┏━━

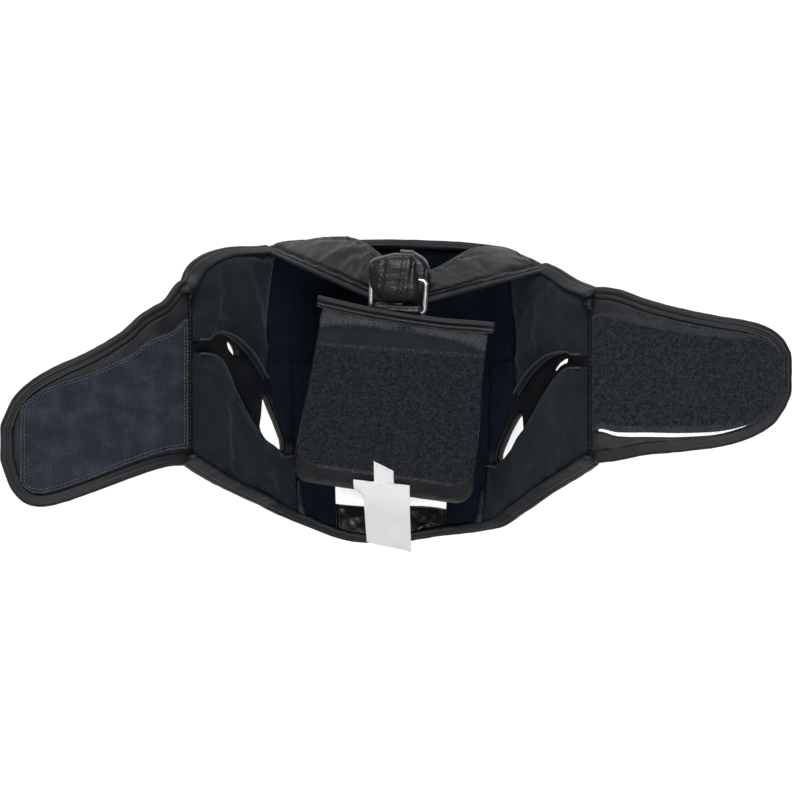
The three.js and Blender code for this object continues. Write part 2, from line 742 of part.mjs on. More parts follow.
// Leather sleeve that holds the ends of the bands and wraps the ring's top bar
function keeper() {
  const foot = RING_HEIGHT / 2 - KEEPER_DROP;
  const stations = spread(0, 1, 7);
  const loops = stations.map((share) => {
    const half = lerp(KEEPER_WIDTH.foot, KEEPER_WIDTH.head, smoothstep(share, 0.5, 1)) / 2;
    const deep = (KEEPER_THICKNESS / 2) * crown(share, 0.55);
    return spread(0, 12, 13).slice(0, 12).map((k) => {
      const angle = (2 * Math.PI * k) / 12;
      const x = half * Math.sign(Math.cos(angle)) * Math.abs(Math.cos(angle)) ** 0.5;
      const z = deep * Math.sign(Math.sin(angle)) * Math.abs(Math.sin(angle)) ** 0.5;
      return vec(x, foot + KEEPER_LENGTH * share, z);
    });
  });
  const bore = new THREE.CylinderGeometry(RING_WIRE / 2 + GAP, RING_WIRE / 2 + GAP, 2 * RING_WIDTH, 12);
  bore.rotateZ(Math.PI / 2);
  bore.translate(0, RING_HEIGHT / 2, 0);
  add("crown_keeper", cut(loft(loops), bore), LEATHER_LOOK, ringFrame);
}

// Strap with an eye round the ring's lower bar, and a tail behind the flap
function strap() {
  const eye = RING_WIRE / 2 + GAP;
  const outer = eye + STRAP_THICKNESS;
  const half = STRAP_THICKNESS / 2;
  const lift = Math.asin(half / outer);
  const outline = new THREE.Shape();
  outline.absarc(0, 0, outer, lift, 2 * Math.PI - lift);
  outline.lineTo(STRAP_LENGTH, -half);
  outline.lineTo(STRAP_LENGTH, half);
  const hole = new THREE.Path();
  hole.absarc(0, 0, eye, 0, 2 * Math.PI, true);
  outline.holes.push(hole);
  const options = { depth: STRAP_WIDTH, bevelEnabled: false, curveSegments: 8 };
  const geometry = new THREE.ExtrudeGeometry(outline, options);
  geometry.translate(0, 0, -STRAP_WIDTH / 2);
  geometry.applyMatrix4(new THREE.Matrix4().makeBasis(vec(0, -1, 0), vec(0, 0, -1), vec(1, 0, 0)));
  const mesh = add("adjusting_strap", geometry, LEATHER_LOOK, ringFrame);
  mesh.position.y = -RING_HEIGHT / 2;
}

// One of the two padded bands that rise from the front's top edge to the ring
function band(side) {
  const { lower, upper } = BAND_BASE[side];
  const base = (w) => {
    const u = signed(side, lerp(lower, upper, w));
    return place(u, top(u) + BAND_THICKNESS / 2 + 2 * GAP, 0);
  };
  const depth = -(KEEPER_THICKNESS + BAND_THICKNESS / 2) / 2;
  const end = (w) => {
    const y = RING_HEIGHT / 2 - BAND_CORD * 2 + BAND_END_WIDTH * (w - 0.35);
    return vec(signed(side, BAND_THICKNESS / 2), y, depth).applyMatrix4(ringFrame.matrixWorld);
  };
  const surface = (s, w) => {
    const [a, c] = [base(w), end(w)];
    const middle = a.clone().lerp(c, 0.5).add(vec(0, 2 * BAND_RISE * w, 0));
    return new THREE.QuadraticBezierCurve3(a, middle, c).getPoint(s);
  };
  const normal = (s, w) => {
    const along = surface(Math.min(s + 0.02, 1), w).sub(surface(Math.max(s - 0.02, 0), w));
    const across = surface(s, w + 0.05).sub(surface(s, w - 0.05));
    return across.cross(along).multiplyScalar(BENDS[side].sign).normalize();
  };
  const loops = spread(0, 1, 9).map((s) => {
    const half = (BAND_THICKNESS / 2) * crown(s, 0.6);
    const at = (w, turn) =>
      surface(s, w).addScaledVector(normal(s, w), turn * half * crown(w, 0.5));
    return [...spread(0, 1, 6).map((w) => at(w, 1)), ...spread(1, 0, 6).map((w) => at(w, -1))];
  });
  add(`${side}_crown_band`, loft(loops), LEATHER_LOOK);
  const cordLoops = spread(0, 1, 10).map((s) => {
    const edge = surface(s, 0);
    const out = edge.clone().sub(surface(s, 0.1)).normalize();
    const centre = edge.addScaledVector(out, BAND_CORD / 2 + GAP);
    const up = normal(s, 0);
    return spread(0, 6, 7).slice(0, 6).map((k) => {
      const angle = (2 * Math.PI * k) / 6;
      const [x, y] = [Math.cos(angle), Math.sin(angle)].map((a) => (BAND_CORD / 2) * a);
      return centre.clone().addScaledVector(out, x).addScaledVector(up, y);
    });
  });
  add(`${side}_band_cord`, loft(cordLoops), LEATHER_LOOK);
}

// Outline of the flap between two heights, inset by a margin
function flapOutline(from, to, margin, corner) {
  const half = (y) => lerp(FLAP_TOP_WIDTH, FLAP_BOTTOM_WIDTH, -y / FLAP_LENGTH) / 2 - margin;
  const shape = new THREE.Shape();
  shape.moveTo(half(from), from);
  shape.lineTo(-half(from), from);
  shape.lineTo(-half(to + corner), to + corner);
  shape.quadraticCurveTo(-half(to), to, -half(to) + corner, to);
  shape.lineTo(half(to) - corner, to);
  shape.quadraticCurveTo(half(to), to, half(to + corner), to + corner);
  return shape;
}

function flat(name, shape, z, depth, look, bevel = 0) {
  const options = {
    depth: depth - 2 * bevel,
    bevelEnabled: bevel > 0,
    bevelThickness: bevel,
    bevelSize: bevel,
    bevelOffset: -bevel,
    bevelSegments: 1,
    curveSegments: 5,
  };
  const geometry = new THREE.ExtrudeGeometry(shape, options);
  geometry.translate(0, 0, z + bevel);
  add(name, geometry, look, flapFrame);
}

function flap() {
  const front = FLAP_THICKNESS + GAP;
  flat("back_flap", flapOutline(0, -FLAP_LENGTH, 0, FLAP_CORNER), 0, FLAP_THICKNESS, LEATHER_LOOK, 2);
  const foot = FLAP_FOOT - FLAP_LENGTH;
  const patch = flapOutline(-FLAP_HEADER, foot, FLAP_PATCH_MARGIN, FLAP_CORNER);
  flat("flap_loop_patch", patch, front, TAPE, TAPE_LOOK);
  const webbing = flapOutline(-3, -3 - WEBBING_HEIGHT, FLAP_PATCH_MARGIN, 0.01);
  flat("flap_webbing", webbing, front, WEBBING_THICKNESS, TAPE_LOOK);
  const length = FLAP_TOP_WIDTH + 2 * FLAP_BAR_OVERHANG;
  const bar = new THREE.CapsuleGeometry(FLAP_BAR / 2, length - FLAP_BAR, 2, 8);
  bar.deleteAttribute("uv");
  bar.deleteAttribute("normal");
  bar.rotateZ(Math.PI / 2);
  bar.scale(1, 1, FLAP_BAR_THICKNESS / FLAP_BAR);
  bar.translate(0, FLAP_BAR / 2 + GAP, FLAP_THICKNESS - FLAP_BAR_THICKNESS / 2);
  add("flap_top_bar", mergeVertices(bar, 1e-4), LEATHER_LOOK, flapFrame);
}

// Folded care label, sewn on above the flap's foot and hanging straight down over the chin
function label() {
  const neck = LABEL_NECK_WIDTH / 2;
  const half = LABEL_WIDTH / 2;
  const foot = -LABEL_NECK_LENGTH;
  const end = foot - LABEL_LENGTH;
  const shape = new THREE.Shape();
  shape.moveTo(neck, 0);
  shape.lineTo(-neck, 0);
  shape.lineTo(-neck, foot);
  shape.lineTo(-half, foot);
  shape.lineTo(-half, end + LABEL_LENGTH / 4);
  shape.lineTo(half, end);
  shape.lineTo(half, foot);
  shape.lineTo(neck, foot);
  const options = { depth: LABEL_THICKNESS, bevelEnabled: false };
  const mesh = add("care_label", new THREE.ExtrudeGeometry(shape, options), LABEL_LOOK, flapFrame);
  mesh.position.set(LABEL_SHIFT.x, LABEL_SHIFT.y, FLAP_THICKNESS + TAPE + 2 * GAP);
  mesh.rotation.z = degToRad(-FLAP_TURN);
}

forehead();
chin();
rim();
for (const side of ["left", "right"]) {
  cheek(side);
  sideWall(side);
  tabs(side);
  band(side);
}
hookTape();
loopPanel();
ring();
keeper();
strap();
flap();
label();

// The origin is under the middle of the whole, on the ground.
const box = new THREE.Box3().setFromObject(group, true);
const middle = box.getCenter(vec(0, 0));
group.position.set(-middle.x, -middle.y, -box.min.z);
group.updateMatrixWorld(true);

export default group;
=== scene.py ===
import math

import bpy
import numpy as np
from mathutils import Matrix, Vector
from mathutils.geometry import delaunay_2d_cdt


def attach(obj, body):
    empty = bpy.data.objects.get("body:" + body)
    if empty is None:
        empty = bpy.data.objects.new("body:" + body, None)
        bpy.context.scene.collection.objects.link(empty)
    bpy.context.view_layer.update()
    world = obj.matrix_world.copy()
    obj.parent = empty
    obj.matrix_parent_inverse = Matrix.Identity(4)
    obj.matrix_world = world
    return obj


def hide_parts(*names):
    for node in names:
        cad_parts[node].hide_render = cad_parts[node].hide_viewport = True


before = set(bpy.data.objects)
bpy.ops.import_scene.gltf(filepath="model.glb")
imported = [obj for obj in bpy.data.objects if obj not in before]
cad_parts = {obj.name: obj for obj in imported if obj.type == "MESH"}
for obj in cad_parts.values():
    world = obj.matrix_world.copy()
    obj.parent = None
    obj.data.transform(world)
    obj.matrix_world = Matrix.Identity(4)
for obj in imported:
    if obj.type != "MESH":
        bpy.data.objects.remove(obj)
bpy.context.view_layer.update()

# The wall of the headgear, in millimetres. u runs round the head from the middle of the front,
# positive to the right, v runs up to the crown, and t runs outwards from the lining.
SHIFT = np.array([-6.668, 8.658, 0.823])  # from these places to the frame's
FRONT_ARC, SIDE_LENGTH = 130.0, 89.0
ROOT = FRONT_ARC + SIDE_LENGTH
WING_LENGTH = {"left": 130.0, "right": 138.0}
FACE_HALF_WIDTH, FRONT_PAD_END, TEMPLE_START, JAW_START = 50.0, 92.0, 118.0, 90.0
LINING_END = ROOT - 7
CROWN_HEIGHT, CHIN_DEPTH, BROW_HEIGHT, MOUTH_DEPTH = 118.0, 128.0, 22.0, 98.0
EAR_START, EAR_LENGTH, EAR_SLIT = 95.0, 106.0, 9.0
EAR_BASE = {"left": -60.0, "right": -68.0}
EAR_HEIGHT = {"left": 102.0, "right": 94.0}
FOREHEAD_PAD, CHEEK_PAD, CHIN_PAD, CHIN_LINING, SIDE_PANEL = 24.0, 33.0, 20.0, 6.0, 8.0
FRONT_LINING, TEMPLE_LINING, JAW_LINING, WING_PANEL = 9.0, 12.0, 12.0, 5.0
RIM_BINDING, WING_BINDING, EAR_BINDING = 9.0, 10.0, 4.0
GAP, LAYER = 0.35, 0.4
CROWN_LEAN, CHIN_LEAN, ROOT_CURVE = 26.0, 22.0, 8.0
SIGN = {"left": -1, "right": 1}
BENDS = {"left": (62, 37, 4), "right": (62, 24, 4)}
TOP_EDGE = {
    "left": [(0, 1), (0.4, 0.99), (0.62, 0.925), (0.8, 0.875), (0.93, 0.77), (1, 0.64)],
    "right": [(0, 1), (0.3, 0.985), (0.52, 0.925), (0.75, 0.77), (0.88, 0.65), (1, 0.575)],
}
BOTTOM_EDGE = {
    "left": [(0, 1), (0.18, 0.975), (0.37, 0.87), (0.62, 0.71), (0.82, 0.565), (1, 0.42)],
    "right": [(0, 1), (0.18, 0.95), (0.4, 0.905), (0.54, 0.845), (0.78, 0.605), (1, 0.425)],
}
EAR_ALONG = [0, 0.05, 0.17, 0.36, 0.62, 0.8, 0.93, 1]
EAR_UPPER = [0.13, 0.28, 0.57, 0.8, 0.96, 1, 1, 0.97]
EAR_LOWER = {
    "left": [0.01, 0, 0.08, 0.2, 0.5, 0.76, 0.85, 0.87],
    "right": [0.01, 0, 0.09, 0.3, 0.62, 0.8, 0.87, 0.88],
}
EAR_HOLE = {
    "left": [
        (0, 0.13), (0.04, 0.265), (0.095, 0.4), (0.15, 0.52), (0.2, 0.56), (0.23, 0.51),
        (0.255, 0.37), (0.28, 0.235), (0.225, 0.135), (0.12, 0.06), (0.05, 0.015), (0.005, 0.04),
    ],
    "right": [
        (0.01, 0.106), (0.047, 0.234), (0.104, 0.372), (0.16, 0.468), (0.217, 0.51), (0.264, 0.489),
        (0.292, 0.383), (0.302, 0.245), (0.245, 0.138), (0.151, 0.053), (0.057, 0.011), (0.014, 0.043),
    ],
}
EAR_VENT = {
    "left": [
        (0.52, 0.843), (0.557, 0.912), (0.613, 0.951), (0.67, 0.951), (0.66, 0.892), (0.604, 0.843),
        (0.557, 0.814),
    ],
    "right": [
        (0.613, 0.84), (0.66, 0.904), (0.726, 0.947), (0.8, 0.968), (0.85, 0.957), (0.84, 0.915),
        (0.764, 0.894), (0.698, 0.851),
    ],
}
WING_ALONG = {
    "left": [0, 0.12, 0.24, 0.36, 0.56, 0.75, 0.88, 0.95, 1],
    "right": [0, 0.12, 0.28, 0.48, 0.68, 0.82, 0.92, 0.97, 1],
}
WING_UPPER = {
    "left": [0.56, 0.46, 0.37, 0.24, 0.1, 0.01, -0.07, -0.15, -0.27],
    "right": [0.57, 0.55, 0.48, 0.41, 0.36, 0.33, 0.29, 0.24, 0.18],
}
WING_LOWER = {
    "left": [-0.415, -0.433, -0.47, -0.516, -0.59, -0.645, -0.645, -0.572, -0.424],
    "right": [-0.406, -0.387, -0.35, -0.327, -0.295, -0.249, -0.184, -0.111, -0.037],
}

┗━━
┏━━

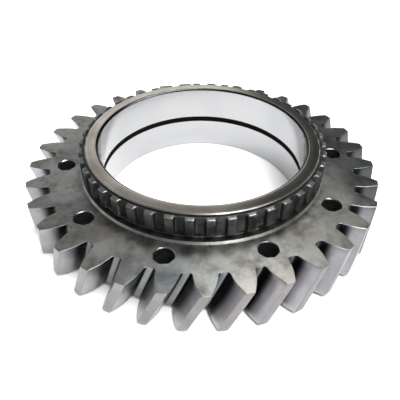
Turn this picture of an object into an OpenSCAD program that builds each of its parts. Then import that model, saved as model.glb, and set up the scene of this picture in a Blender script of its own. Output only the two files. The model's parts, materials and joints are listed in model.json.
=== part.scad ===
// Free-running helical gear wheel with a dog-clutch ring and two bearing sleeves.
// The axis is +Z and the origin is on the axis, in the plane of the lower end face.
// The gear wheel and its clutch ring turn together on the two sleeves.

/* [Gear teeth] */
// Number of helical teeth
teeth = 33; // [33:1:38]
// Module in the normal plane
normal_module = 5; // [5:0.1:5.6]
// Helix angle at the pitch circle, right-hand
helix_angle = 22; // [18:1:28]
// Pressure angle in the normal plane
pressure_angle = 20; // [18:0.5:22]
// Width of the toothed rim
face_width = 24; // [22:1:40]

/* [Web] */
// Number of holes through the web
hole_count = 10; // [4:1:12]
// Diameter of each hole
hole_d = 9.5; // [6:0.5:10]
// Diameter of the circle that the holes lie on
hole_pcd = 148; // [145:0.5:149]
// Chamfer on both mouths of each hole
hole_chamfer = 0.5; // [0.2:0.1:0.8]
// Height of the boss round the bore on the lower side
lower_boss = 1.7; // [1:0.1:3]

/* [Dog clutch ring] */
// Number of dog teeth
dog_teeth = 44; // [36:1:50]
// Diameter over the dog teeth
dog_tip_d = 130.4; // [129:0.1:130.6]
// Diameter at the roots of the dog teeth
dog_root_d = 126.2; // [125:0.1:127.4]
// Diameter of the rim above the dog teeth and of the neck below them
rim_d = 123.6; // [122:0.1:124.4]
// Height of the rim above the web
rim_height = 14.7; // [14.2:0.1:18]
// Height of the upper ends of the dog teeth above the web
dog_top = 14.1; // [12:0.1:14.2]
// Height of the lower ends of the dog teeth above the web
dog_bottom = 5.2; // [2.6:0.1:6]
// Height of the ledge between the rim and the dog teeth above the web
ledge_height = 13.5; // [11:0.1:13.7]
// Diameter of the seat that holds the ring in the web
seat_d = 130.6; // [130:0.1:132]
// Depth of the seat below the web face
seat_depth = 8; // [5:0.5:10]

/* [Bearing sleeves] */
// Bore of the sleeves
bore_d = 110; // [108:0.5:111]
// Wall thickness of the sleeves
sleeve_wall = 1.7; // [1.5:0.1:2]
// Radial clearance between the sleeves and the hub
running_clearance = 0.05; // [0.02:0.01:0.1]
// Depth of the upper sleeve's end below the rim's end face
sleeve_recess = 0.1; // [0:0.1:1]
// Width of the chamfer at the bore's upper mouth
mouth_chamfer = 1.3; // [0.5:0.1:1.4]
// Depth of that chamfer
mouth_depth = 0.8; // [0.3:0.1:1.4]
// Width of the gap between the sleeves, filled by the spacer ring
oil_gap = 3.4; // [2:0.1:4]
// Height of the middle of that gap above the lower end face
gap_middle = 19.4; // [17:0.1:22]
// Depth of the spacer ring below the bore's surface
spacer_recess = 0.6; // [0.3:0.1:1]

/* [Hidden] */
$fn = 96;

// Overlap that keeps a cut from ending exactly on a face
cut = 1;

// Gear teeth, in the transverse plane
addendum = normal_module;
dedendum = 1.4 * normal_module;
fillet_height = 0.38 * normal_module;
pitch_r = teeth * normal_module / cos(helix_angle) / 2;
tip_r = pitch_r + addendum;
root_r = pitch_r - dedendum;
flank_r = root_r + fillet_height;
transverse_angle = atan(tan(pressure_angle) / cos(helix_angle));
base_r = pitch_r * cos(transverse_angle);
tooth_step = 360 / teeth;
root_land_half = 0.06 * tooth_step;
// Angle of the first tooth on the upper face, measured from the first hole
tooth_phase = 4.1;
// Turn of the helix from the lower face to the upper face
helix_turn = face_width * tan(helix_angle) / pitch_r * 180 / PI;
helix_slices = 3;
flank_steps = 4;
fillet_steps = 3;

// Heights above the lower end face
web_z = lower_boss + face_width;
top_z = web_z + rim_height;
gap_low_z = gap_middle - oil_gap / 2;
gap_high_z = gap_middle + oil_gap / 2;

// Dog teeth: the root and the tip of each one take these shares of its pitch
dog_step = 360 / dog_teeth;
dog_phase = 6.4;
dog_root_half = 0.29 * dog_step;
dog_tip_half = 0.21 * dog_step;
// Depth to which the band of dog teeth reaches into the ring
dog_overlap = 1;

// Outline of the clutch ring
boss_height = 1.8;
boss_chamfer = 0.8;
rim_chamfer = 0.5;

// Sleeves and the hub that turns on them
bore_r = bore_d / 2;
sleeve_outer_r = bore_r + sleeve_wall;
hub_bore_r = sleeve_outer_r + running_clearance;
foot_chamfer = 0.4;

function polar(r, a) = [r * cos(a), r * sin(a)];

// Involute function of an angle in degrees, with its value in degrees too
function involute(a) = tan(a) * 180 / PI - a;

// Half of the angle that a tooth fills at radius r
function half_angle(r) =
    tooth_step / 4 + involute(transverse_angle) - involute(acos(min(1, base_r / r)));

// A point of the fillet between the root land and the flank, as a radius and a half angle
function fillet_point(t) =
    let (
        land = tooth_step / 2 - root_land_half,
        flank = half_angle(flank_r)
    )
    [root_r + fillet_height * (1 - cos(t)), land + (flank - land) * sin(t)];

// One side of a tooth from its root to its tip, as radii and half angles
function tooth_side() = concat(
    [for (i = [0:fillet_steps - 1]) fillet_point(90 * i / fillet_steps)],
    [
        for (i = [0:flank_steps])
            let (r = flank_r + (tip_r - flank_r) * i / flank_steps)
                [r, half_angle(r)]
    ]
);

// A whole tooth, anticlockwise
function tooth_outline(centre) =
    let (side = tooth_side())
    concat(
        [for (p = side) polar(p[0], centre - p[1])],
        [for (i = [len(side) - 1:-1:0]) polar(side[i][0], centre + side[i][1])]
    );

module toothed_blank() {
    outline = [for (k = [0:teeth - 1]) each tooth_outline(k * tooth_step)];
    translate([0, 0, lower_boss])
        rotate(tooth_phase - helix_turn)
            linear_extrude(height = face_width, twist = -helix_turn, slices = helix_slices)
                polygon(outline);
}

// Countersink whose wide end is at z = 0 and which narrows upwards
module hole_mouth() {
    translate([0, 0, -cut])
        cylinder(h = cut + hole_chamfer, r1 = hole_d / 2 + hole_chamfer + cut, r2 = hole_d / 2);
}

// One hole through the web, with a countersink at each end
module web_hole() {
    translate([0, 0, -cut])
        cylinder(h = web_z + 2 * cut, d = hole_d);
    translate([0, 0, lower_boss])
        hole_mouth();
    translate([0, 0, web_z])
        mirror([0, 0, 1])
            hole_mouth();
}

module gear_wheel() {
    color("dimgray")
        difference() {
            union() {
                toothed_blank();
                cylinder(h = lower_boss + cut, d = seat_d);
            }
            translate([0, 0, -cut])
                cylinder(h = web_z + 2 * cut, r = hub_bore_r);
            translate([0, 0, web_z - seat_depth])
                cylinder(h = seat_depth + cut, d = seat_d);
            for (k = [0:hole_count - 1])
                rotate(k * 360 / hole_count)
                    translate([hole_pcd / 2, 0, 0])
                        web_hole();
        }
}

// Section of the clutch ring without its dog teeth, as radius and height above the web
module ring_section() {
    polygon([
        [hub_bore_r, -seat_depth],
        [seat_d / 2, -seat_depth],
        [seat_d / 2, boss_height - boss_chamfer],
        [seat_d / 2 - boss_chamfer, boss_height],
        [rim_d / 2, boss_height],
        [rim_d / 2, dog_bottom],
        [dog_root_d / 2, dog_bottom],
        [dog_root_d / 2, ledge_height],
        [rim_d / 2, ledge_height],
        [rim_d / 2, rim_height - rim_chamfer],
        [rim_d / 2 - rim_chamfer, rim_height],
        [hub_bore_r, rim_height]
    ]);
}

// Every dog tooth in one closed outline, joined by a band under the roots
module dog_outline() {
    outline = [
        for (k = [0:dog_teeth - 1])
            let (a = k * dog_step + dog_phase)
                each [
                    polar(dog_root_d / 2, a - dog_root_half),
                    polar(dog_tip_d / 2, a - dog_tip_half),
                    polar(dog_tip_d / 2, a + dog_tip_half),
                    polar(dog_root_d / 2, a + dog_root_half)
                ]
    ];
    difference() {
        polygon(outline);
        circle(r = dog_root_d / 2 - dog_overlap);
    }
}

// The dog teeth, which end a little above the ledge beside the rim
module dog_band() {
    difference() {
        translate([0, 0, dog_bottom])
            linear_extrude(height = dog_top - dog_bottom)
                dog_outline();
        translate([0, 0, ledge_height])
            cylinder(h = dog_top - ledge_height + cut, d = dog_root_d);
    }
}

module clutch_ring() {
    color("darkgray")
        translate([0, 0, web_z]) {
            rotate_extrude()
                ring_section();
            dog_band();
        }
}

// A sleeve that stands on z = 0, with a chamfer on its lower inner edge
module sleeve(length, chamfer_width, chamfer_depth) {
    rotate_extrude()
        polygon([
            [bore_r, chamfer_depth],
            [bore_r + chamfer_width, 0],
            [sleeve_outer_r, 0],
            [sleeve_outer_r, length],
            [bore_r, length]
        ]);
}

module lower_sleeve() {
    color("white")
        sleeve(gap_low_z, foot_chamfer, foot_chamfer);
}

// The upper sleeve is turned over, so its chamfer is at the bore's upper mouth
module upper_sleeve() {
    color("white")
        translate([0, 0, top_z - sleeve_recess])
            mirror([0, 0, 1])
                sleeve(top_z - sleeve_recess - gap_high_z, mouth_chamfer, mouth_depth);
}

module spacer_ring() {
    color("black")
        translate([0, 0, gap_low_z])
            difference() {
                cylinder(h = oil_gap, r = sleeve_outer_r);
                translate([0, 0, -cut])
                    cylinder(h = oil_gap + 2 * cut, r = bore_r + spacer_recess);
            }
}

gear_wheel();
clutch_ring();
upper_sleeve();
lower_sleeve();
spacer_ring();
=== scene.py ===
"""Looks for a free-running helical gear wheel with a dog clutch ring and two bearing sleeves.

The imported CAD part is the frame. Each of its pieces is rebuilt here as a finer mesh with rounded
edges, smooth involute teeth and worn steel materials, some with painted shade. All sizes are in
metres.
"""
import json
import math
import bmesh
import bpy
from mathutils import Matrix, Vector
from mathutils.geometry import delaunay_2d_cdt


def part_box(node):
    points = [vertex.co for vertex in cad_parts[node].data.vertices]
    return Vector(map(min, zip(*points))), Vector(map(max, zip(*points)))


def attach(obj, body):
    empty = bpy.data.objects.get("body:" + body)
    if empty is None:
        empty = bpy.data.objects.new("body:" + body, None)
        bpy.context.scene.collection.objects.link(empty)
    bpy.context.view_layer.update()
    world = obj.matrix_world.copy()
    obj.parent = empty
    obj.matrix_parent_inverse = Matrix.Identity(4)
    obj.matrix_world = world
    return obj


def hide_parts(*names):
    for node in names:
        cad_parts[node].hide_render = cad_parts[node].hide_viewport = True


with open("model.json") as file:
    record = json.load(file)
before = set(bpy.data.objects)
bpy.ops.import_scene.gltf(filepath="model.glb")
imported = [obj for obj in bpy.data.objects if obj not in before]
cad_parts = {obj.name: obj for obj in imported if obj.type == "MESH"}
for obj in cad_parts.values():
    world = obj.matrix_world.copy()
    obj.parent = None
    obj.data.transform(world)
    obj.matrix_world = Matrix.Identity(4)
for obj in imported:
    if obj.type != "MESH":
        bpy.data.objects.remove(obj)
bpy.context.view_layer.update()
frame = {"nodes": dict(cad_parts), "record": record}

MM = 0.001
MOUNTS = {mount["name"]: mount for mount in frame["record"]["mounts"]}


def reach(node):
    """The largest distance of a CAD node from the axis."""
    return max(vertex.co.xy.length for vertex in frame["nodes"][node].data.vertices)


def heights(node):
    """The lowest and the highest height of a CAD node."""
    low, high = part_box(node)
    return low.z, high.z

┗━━

TASK OBJECTIVE:
Gather up every line in the data above that contains the word "points", copying each one.

OUTPUT:
    points = [vertex.co for vertex in cad_parts[node].data.vertices]
    return Vector(map(min, zip(*points))), Vector(map(max, zip(*points)))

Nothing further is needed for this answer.